(Extracted data entries)
++++++++++

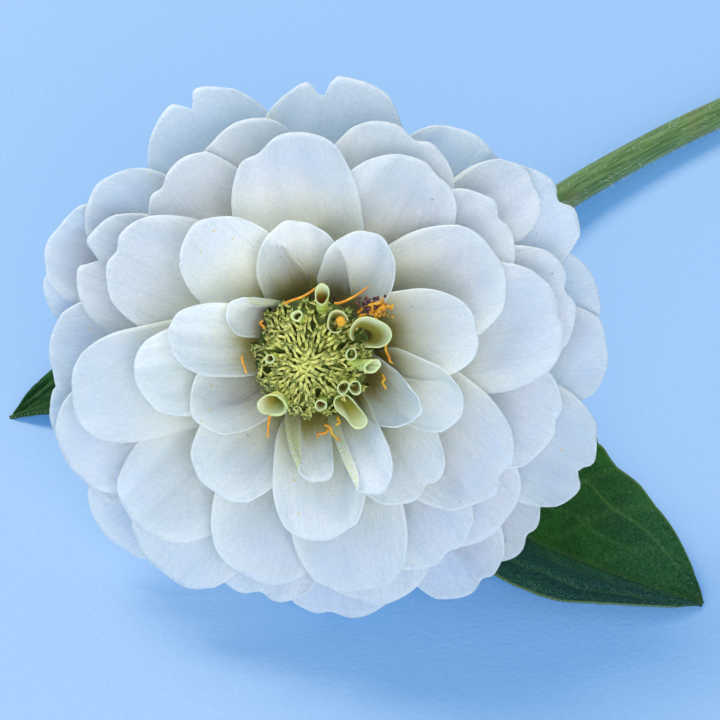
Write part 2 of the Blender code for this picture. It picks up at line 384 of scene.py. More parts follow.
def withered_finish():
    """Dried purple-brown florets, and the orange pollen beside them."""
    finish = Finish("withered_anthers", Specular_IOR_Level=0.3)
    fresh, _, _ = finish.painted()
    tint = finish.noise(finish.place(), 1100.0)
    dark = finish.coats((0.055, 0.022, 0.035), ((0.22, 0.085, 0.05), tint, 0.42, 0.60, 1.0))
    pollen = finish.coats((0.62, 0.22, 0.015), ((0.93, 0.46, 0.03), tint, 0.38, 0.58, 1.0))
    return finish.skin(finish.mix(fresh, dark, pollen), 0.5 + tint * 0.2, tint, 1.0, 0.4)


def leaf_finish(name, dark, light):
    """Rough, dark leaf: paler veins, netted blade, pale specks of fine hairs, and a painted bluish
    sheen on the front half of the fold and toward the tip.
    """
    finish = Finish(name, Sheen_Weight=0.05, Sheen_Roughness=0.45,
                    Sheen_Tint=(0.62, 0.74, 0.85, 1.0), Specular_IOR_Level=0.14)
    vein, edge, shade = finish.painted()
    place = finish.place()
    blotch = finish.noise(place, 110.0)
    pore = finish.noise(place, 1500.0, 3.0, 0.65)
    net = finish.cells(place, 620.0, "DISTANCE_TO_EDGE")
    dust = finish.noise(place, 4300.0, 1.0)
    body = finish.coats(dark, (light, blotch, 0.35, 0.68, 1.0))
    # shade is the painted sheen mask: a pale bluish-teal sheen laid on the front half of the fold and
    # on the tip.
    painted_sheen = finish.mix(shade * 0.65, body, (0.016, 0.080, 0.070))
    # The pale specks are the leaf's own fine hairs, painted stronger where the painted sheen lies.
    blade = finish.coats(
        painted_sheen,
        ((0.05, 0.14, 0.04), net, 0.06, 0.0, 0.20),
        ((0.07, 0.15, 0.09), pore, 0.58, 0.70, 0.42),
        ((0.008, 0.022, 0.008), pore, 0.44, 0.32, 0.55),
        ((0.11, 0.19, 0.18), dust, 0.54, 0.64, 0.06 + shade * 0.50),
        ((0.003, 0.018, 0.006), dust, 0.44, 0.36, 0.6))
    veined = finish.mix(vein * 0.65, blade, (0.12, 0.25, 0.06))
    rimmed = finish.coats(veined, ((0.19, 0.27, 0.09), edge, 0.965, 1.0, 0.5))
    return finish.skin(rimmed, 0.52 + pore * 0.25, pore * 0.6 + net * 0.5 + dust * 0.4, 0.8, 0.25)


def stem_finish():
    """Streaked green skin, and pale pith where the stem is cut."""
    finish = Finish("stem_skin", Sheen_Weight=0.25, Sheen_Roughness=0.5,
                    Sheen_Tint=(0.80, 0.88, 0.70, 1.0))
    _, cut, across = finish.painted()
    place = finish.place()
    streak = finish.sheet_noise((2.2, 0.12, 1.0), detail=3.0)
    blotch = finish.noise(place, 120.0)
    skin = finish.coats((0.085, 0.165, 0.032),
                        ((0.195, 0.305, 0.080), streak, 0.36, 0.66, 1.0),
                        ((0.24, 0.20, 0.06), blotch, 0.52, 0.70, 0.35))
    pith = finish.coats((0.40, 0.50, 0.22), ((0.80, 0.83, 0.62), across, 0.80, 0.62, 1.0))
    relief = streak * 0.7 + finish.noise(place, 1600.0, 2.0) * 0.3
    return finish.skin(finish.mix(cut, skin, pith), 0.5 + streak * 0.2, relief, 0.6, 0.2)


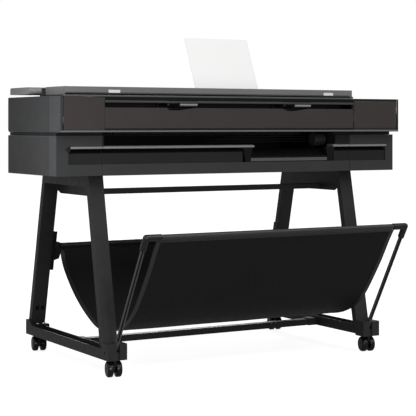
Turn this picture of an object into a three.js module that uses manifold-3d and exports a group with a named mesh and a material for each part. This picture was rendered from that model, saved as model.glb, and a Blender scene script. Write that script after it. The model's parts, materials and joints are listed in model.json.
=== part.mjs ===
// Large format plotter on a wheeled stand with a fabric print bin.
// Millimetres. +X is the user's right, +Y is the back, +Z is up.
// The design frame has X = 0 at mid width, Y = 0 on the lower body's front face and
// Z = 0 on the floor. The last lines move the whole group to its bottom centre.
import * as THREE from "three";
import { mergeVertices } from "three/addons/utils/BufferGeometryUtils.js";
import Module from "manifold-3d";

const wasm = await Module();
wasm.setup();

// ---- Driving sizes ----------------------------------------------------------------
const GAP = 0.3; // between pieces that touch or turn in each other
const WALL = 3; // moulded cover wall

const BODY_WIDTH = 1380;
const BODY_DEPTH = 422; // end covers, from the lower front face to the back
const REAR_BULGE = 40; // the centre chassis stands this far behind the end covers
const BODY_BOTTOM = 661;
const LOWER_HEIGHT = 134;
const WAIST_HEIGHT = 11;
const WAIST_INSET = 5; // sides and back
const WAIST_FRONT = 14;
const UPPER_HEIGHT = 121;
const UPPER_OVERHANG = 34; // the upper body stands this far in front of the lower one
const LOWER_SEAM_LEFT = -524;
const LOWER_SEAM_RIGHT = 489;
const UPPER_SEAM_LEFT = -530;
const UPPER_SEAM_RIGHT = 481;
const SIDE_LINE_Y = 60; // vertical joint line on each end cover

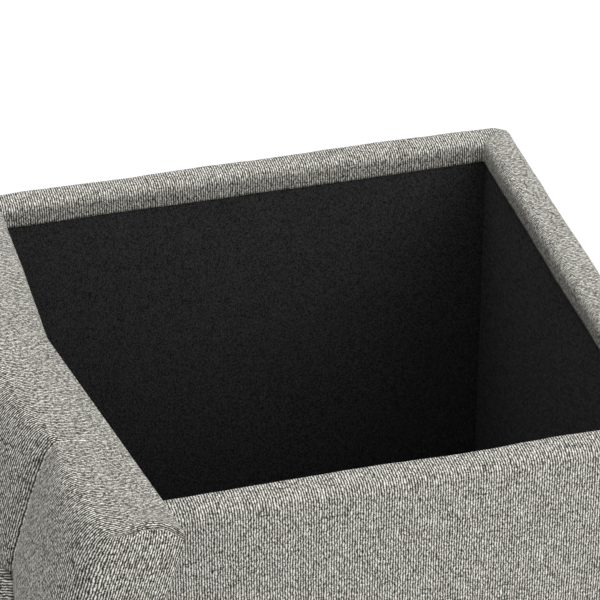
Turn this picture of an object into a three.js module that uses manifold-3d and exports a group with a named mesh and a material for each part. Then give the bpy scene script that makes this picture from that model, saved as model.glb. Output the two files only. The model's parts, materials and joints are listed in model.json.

++++++++++

THE REQUEST
Write out every line exactly as it stands.

PROBLEM SOLUTION
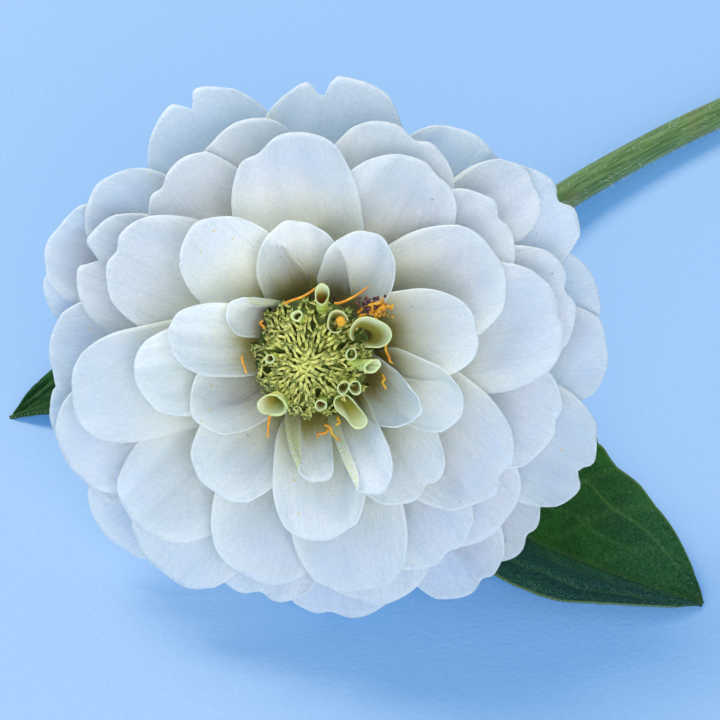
Write part 2 of the Blender code for this picture. It picks up at line 384 of scene.py. More parts follow.
def withered_finish():
    """Dried purple-brown florets, and the orange pollen beside them."""
    finish = Finish("withered_anthers", Specular_IOR_Level=0.3)
    fresh, _, _ = finish.painted()
    tint = finish.noise(finish.place(), 1100.0)
    dark = finish.coats((0.055, 0.022, 0.035), ((0.22, 0.085, 0.05), tint, 0.42, 0.60, 1.0))
    pollen = finish.coats((0.62, 0.22, 0.015), ((0.93, 0.46, 0.03), tint, 0.38, 0.58, 1.0))
    return finish.skin(finish.mix(fresh, dark, pollen), 0.5 + tint * 0.2, tint, 1.0, 0.4)


def leaf_finish(name, dark, light):
    """Rough, dark leaf: paler veins, netted blade, pale specks of fine hairs, and a painted bluish
    sheen on the front half of the fold and toward the tip.
    """
    finish = Finish(name, Sheen_Weight=0.05, Sheen_Roughness=0.45,
                    Sheen_Tint=(0.62, 0.74, 0.85, 1.0), Specular_IOR_Level=0.14)
    vein, edge, shade = finish.painted()
    place = finish.place()
    blotch = finish.noise(place, 110.0)
    pore = finish.noise(place, 1500.0, 3.0, 0.65)
    net = finish.cells(place, 620.0, "DISTANCE_TO_EDGE")
    dust = finish.noise(place, 4300.0, 1.0)
    body = finish.coats(dark, (light, blotch, 0.35, 0.68, 1.0))
    # shade is the painted sheen mask: a pale bluish-teal sheen laid on the front half of the fold and
    # on the tip.
    painted_sheen = finish.mix(shade * 0.65, body, (0.016, 0.080, 0.070))
    # The pale specks are the leaf's own fine hairs, painted stronger where the painted sheen lies.
    blade = finish.coats(
        painted_sheen,
        ((0.05, 0.14, 0.04), net, 0.06, 0.0, 0.20),
        ((0.07, 0.15, 0.09), pore, 0.58, 0.70, 0.42),
        ((0.008, 0.022, 0.008), pore, 0.44, 0.32, 0.55),
        ((0.11, 0.19, 0.18), dust, 0.54, 0.64, 0.06 + shade * 0.50),
        ((0.003, 0.018, 0.006), dust, 0.44, 0.36, 0.6))
    veined = finish.mix(vein * 0.65, blade, (0.12, 0.25, 0.06))
    rimmed = finish.coats(veined, ((0.19, 0.27, 0.09), edge, 0.965, 1.0, 0.5))
    return finish.skin(rimmed, 0.52 + pore * 0.25, pore * 0.6 + net * 0.5 + dust * 0.4, 0.8, 0.25)


def stem_finish():
    """Streaked green skin, and pale pith where the stem is cut."""
    finish = Finish("stem_skin", Sheen_Weight=0.25, Sheen_Roughness=0.5,
                    Sheen_Tint=(0.80, 0.88, 0.70, 1.0))
    _, cut, across = finish.painted()
    place = finish.place()
    streak = finish.sheet_noise((2.2, 0.12, 1.0), detail=3.0)
    blotch = finish.noise(place, 120.0)
    skin = finish.coats((0.085, 0.165, 0.032),
                        ((0.195, 0.305, 0.080), streak, 0.36, 0.66, 1.0),
                        ((0.24, 0.20, 0.06), blotch, 0.52, 0.70, 0.35))
    pith = finish.coats((0.40, 0.50, 0.22), ((0.80, 0.83, 0.62), across, 0.80, 0.62, 1.0))
    relief = streak * 0.7 + finish.noise(place, 1600.0, 2.0) * 0.3
    return finish.skin(finish.mix(cut, skin, pith), 0.5 + streak * 0.2, relief, 0.6, 0.2)


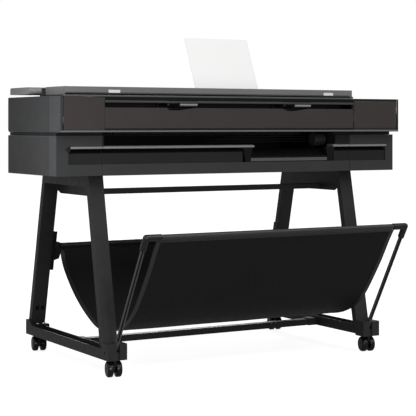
Turn this picture of an object into a three.js module that uses manifold-3d and exports a group with a named mesh and a material for each part. This picture was rendered from that model, saved as model.glb, and a Blender scene script. Write that script after it. The model's parts, materials and joints are listed in model.json.
=== part.mjs ===
// Large format plotter on a wheeled stand with a fabric print bin.
// Millimetres. +X is the user's right, +Y is the back, +Z is up.
// The design frame has X = 0 at mid width, Y = 0 on the lower body's front face and
// Z = 0 on the floor. The last lines move the whole group to its bottom centre.
import * as THREE from "three";
import { mergeVertices } from "three/addons/utils/BufferGeometryUtils.js";
import Module from "manifold-3d";

const wasm = await Module();
wasm.setup();

// ---- Driving sizes ----------------------------------------------------------------
const GAP = 0.3; // between pieces that touch or turn in each other
const WALL = 3; // moulded cover wall

const BODY_WIDTH = 1380;
const BODY_DEPTH = 422; // end covers, from the lower front face to the back
const REAR_BULGE = 40; // the centre chassis stands this far behind the end covers
const BODY_BOTTOM = 661;
const LOWER_HEIGHT = 134;
const WAIST_HEIGHT = 11;
const WAIST_INSET = 5; // sides and back
const WAIST_FRONT = 14;
const UPPER_HEIGHT = 121;
const UPPER_OVERHANG = 34; // the upper body stands this far in front of the lower one
const LOWER_SEAM_LEFT = -524;
const LOWER_SEAM_RIGHT = 489;
const UPPER_SEAM_LEFT = -530;
const UPPER_SEAM_RIGHT = 481;
const SIDE_LINE_Y = 60; // vertical joint line on each end cover

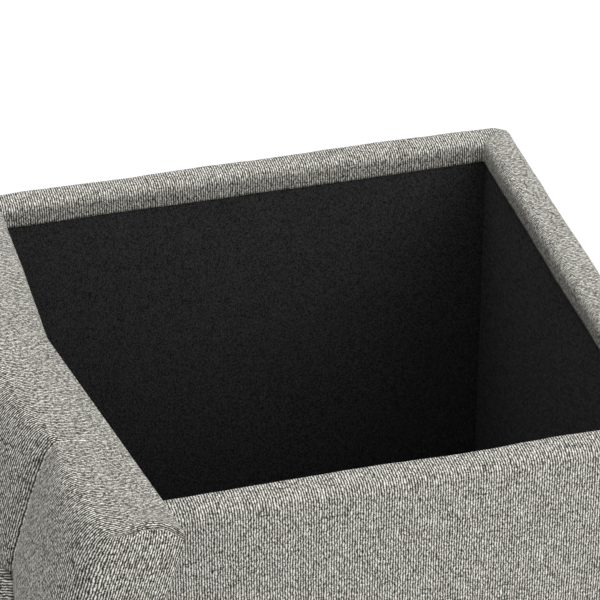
Turn this picture of an object into a three.js module that uses manifold-3d and exports a group with a named mesh and a material for each part. Then give the bpy scene script that makes this picture from that model, saved as model.glb. Output the two files only. The model's parts, materials and joints are listed in model.json.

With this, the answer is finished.